Across all the lines below, how many contain the string "origin"? Please reply with the number only.

===== Exercise data =====

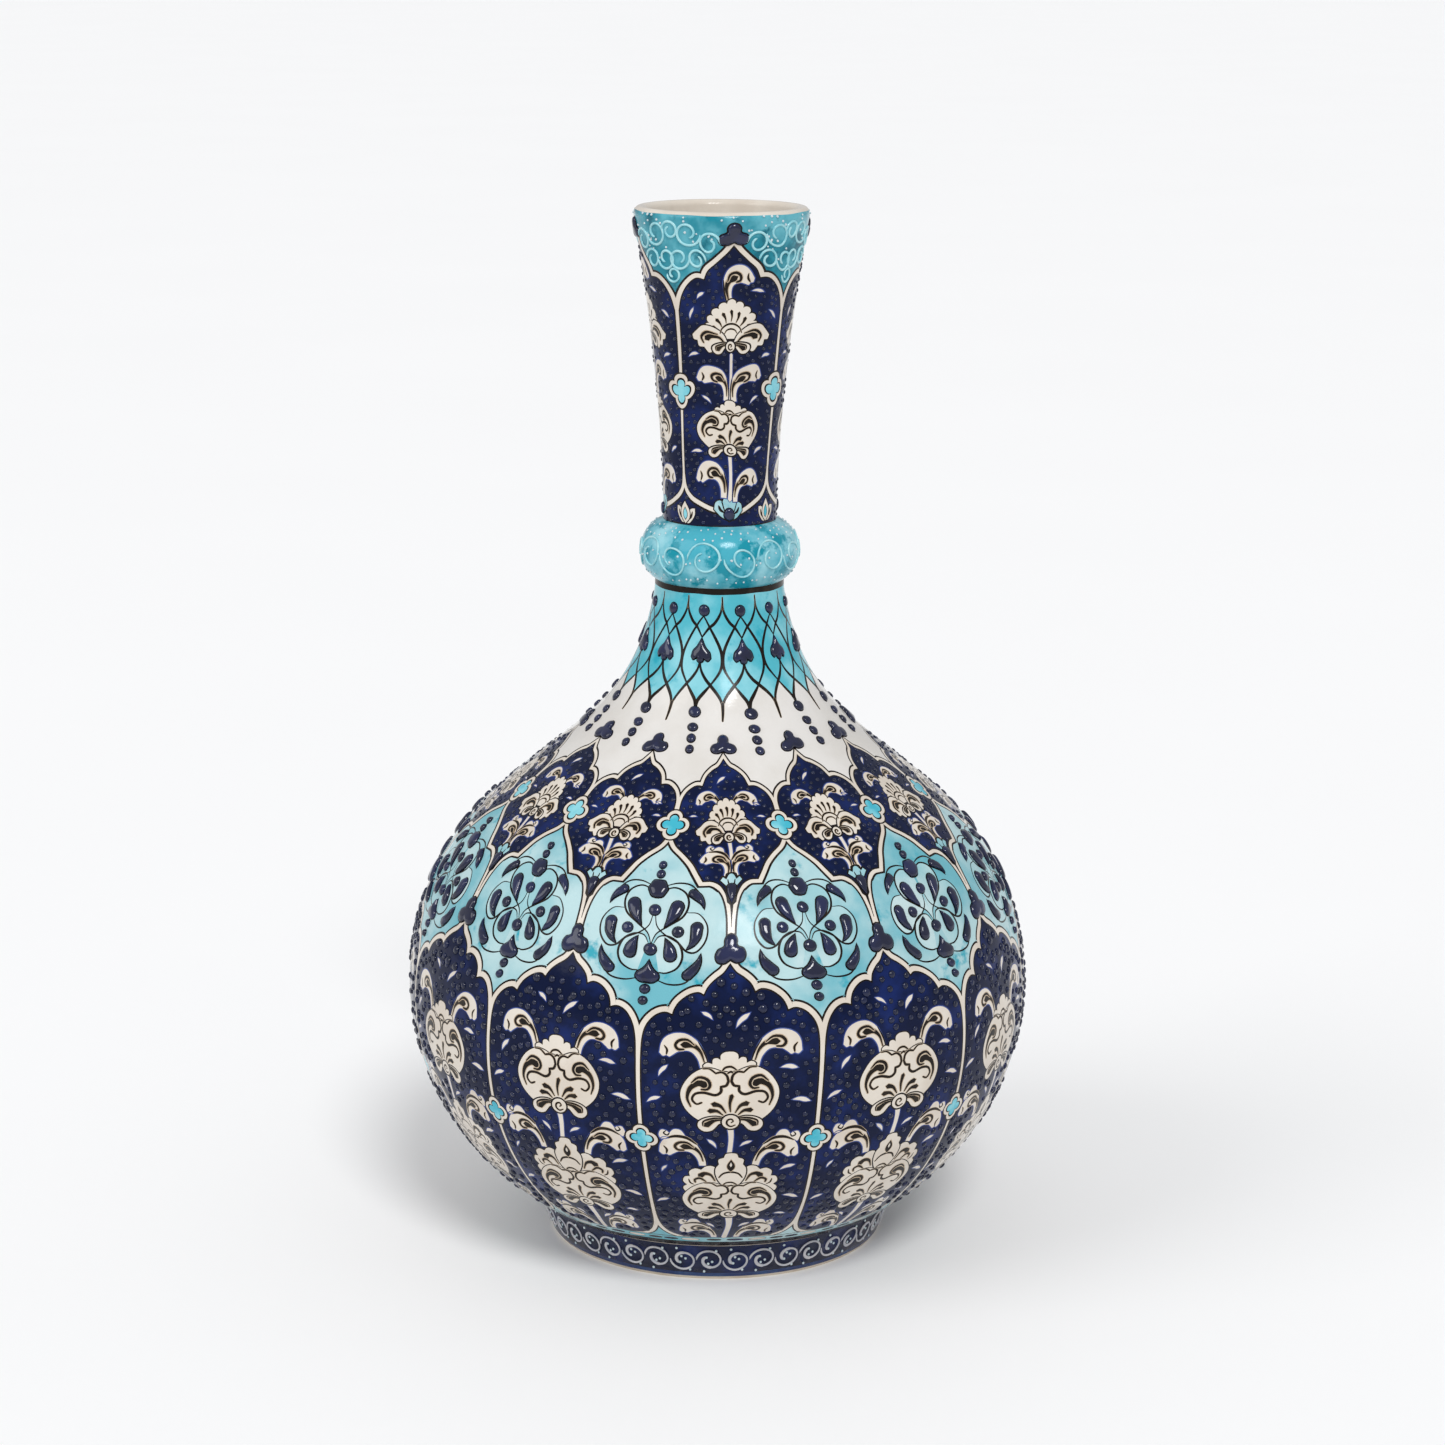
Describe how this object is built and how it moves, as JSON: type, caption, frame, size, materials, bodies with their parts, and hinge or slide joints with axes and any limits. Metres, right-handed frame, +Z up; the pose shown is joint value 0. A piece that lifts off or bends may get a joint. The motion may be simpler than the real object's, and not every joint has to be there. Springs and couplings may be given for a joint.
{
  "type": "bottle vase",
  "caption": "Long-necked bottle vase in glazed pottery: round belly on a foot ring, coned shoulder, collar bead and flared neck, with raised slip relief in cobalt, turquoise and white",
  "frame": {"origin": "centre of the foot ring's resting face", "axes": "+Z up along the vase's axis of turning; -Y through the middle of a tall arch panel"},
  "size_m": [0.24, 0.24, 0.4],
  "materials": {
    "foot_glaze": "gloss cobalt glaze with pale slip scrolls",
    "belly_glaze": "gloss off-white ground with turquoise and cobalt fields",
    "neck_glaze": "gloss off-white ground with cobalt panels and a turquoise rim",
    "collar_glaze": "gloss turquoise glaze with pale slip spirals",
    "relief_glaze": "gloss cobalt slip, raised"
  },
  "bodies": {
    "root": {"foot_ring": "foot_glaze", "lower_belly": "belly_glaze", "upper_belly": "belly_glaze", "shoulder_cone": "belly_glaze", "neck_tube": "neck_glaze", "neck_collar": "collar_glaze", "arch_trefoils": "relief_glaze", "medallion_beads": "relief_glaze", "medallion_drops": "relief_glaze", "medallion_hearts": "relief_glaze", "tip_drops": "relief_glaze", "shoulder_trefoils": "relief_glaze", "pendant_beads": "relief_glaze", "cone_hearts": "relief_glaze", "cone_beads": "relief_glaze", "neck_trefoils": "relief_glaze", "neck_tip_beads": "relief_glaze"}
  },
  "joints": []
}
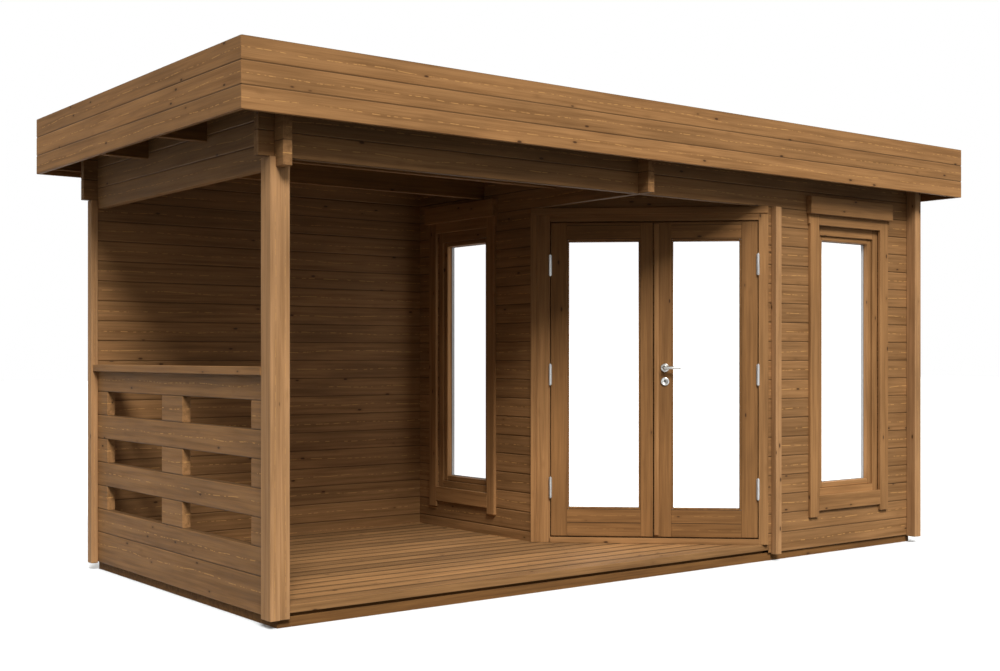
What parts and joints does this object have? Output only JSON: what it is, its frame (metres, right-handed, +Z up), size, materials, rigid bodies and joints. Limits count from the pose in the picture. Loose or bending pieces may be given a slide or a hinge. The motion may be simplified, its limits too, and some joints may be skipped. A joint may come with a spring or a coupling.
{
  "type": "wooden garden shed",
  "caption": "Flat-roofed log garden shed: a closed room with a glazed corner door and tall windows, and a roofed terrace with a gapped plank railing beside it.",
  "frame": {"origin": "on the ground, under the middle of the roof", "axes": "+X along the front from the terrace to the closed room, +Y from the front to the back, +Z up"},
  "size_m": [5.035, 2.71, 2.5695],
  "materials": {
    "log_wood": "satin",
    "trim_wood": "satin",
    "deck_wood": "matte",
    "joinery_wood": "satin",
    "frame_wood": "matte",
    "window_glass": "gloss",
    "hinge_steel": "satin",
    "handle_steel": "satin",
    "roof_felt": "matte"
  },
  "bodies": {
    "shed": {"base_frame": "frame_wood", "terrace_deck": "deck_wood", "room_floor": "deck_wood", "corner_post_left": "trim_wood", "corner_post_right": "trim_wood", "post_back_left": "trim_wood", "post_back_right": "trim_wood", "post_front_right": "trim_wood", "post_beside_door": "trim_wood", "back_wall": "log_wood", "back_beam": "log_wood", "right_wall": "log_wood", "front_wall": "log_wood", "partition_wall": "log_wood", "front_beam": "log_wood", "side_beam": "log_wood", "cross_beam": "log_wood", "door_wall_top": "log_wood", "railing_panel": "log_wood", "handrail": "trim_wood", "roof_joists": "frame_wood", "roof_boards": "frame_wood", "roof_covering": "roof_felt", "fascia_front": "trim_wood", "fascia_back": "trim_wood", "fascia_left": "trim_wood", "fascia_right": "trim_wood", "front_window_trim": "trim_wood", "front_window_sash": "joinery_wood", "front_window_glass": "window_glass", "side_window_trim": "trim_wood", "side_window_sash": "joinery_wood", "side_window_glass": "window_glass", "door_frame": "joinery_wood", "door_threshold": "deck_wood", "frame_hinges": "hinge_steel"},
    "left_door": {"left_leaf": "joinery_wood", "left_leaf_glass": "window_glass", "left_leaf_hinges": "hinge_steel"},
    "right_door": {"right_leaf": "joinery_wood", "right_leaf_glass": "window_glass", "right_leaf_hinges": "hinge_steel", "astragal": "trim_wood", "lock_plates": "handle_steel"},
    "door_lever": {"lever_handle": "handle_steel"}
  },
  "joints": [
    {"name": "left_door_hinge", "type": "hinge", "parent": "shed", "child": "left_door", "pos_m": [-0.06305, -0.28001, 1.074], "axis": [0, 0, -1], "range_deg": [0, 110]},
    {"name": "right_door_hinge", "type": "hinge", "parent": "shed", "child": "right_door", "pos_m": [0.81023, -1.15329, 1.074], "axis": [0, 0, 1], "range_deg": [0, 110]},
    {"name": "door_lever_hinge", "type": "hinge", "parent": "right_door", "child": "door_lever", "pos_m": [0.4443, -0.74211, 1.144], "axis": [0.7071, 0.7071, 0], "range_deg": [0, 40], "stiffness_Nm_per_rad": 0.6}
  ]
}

=====
===== Exercise data =====

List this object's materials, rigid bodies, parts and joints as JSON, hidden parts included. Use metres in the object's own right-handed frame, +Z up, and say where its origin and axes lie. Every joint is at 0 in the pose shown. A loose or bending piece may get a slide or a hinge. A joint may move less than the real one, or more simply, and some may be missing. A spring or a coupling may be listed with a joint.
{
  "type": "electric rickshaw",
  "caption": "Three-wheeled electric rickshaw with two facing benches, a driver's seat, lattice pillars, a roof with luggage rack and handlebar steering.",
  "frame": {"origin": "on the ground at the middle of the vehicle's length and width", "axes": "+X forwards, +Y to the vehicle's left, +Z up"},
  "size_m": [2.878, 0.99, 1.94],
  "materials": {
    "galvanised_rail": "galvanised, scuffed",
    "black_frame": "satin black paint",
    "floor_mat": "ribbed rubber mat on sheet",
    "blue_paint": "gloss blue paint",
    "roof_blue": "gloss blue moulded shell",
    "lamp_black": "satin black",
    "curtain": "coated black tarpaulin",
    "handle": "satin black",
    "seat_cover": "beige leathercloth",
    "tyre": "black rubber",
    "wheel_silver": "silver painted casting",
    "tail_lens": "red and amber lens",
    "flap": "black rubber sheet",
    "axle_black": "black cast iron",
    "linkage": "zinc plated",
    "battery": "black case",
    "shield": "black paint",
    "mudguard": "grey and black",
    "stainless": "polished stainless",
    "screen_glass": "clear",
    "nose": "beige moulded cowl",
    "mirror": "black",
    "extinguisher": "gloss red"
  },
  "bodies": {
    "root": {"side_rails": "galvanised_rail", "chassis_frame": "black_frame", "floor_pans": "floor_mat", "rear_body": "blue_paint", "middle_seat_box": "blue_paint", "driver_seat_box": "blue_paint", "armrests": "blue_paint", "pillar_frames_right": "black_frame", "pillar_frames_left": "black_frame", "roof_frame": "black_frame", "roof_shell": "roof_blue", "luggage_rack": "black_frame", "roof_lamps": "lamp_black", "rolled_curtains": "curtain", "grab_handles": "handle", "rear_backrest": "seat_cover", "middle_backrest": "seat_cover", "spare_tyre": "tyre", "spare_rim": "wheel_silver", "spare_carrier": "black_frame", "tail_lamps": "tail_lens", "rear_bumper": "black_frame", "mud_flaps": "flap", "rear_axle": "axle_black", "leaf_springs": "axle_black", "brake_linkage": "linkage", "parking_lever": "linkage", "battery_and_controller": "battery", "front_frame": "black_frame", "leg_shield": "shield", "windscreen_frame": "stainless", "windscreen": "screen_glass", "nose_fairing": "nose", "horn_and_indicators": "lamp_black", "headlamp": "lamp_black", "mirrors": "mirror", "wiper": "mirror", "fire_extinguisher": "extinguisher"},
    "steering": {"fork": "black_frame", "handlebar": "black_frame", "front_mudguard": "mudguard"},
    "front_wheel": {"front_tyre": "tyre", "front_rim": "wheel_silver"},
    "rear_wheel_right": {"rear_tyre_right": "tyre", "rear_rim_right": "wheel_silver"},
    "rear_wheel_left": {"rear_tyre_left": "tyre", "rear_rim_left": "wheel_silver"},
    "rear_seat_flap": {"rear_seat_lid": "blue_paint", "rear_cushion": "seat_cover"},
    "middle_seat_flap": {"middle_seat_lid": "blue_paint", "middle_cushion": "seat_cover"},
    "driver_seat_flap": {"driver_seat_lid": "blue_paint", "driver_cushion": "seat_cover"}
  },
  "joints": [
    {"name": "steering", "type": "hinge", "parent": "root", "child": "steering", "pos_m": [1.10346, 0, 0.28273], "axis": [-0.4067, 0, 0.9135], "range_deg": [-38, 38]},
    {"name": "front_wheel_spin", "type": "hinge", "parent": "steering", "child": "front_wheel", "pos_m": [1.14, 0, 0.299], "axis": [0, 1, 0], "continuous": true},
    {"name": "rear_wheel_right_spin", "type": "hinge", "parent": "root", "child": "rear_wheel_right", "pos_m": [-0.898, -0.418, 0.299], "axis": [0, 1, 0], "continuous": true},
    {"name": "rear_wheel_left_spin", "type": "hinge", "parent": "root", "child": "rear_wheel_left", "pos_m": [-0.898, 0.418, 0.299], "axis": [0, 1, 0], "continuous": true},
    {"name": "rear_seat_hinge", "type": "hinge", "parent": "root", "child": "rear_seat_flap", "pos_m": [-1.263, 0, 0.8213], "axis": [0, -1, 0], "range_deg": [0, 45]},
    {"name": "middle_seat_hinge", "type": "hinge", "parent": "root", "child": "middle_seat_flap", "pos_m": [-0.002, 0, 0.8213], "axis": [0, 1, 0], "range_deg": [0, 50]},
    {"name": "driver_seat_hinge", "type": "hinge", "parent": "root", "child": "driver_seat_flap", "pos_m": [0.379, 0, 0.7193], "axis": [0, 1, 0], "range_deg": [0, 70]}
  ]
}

=====
===== Exercise data =====

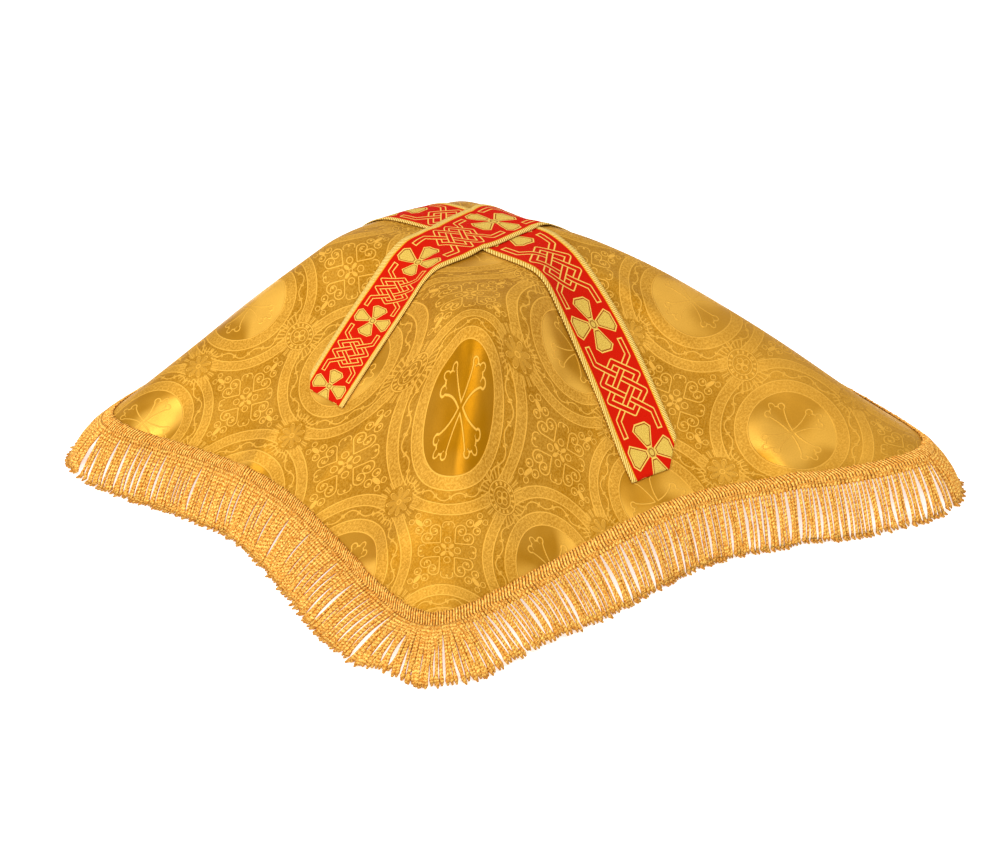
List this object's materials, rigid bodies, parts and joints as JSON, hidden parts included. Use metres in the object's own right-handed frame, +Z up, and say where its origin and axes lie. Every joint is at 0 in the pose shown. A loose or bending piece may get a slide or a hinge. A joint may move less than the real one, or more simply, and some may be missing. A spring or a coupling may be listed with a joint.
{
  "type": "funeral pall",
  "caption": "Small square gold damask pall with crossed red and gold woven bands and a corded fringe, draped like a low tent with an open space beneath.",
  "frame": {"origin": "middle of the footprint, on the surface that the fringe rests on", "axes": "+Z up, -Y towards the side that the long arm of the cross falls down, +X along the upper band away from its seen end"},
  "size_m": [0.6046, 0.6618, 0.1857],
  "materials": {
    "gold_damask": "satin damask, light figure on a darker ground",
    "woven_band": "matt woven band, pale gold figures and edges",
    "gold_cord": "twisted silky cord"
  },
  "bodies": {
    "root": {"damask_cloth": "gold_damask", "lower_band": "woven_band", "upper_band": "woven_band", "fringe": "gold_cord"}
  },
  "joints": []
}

=====

◆ **Task result**: 6